═══ Given data ═══
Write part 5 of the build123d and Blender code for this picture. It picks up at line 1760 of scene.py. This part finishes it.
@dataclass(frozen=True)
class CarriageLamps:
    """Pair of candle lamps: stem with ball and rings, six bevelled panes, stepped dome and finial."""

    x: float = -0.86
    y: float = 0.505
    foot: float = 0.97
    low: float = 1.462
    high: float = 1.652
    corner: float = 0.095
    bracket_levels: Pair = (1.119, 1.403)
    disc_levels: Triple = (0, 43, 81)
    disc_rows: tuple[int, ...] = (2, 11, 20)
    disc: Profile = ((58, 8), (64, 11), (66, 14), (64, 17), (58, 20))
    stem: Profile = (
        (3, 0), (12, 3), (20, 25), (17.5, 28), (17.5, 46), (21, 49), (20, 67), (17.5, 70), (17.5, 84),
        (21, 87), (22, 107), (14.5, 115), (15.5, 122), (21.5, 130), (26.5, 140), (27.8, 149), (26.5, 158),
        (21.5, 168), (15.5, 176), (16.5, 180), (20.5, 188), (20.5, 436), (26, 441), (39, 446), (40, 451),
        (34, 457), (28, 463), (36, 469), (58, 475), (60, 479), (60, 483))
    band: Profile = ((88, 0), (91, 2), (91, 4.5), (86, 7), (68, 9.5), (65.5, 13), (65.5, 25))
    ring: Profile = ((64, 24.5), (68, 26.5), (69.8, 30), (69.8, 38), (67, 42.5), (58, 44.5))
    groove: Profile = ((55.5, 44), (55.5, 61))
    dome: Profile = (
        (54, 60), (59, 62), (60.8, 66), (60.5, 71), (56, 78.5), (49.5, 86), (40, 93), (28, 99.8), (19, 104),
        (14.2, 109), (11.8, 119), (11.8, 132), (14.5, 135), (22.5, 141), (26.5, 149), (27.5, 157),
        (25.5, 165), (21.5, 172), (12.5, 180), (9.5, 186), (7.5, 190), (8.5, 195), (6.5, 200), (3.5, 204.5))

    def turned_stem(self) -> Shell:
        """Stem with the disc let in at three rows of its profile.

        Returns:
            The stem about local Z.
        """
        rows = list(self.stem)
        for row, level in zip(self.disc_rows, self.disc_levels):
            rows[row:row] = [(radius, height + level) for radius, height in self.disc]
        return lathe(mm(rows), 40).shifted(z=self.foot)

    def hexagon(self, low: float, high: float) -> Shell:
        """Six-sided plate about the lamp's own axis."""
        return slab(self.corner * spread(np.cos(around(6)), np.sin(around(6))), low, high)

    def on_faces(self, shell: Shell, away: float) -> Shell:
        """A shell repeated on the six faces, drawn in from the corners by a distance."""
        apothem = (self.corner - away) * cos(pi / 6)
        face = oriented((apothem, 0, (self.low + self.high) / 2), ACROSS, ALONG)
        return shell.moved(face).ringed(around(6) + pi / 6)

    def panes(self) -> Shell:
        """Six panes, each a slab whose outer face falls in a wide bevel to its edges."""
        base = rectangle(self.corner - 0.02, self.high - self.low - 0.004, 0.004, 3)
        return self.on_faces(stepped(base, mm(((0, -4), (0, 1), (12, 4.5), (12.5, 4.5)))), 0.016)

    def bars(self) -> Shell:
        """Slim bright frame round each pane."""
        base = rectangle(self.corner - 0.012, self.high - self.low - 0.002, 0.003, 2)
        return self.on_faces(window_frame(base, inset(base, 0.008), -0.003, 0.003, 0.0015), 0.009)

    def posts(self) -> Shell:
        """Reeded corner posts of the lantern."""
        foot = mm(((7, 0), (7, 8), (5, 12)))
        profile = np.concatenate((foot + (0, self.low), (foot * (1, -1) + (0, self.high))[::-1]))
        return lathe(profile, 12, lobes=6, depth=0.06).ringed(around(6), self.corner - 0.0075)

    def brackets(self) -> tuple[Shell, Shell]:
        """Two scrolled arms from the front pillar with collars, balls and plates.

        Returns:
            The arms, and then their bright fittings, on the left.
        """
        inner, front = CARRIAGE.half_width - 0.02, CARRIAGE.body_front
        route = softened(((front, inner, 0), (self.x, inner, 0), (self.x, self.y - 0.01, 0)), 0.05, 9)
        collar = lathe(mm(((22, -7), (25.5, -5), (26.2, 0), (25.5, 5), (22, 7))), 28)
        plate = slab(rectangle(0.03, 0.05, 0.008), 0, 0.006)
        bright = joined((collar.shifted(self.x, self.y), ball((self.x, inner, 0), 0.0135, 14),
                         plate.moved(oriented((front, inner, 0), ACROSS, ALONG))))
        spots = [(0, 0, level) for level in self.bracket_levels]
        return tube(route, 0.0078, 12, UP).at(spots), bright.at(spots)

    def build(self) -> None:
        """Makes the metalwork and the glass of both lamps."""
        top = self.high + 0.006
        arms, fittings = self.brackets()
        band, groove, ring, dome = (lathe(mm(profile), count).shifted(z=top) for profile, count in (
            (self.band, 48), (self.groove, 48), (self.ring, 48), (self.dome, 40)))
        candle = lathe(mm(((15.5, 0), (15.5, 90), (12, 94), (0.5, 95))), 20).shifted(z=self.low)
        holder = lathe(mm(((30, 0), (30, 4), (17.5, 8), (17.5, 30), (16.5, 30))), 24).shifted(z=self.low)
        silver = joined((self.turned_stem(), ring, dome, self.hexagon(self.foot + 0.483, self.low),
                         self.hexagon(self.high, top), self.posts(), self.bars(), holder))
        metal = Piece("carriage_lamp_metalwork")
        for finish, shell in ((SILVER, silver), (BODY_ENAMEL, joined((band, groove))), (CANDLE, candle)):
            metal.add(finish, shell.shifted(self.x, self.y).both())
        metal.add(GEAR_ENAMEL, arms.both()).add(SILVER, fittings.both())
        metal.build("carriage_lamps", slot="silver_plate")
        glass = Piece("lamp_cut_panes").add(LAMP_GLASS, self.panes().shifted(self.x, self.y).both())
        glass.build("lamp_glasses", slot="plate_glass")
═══
═══ Given data ═══
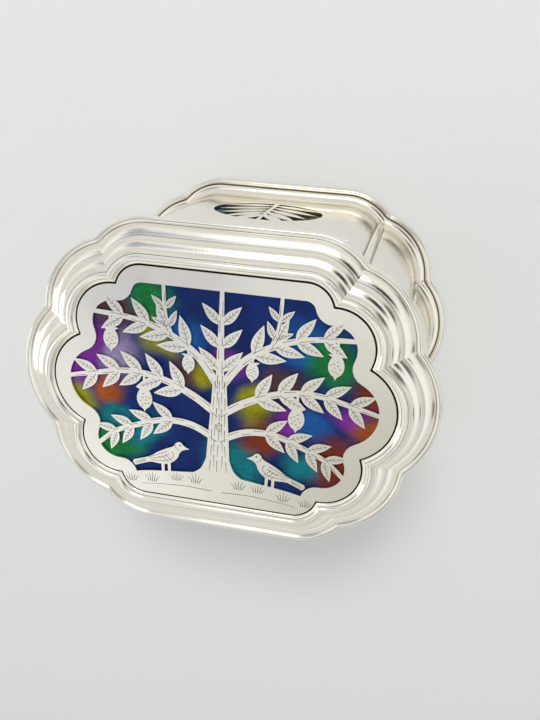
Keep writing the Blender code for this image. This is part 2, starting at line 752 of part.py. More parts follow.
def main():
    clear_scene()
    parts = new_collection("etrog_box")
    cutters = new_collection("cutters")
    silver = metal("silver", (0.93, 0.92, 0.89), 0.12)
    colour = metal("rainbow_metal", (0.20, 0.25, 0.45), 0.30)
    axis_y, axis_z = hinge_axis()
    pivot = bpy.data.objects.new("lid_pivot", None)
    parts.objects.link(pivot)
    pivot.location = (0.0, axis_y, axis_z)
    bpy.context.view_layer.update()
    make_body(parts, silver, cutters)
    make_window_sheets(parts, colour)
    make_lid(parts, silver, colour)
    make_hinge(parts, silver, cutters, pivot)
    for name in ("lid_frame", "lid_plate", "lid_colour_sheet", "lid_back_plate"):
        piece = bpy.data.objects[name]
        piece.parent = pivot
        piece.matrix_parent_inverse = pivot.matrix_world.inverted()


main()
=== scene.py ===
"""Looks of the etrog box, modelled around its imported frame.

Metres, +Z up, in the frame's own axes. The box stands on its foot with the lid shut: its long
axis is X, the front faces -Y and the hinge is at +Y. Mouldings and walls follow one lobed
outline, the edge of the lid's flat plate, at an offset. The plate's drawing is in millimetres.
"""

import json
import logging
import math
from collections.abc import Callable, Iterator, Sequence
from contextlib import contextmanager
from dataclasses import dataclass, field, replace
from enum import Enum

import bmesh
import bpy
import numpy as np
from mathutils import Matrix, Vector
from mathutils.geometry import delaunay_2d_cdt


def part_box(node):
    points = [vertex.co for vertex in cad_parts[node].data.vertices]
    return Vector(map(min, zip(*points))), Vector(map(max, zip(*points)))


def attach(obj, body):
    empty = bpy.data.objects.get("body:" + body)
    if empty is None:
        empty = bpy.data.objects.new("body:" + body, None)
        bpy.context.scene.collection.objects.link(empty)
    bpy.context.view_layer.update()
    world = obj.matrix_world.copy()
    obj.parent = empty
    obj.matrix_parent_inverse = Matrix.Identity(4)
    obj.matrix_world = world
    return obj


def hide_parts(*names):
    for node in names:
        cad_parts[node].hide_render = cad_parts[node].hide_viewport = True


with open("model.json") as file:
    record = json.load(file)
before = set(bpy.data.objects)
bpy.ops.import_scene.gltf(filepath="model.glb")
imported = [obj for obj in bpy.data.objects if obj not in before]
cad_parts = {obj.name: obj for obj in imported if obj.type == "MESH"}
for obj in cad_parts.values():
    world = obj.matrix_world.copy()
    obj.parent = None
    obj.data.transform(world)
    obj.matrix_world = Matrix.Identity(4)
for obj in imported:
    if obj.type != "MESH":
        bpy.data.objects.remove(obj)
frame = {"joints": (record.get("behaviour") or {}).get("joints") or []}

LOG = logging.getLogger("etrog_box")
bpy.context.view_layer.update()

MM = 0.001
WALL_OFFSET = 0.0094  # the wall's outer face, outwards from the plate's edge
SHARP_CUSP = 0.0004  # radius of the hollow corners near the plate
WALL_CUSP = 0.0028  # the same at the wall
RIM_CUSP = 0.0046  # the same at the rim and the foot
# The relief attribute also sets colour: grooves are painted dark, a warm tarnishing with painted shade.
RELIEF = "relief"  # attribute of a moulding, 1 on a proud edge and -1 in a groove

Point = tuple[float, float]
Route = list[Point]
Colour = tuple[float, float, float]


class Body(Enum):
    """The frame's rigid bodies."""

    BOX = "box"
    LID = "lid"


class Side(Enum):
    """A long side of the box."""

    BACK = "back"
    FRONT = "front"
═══
• Exercise directions:
Among the lines above, find the one with "make_hinge(parts, silver, cutters, pivot)" and the one with "cad_parts[node].hide_render = cad_parts[node].hide_viewport". Quote both and everything between them, exactly.

• Solved exercise:
    make_hinge(parts, silver, cutters, pivot)
    for name in ("lid_frame", "lid_plate", "lid_colour_sheet", "lid_back_plate"):
        piece = bpy.data.objects[name]
        piece.parent = pivot
        piece.matrix_parent_inverse = pivot.matrix_world.inverted()


main()
=== scene.py ===
"""Looks of the etrog box, modelled around its imported frame.

Metres, +Z up, in the frame's own axes. The box stands on its foot with the lid shut: its long
axis is X, the front faces -Y and the hinge is at +Y. Mouldings and walls follow one lobed
outline, the edge of the lid's flat plate, at an offset. The plate's drawing is in millimetres.
"""

import json
import logging
import math
from collections.abc import Callable, Iterator, Sequence
from contextlib import contextmanager
from dataclasses import dataclass, field, replace
from enum import Enum

import bmesh
import bpy
import numpy as np
from mathutils import Matrix, Vector
from mathutils.geometry import delaunay_2d_cdt


def part_box(node):
    points = [vertex.co for vertex in cad_parts[node].data.vertices]
    return Vector(map(min, zip(*points))), Vector(map(max, zip(*points)))


def attach(obj, body):
    empty = bpy.data.objects.get("body:" + body)
    if empty is None:
        empty = bpy.data.objects.new("body:" + body, None)
        bpy.context.scene.collection.objects.link(empty)
    bpy.context.view_layer.update()
    world = obj.matrix_world.copy()
    obj.parent = empty
    obj.matrix_parent_inverse = Matrix.Identity(4)
    obj.matrix_world = world
    return obj


def hide_parts(*names):
    for node in names:
        cad_parts[node].hide_render = cad_parts[node].hide_viewport = True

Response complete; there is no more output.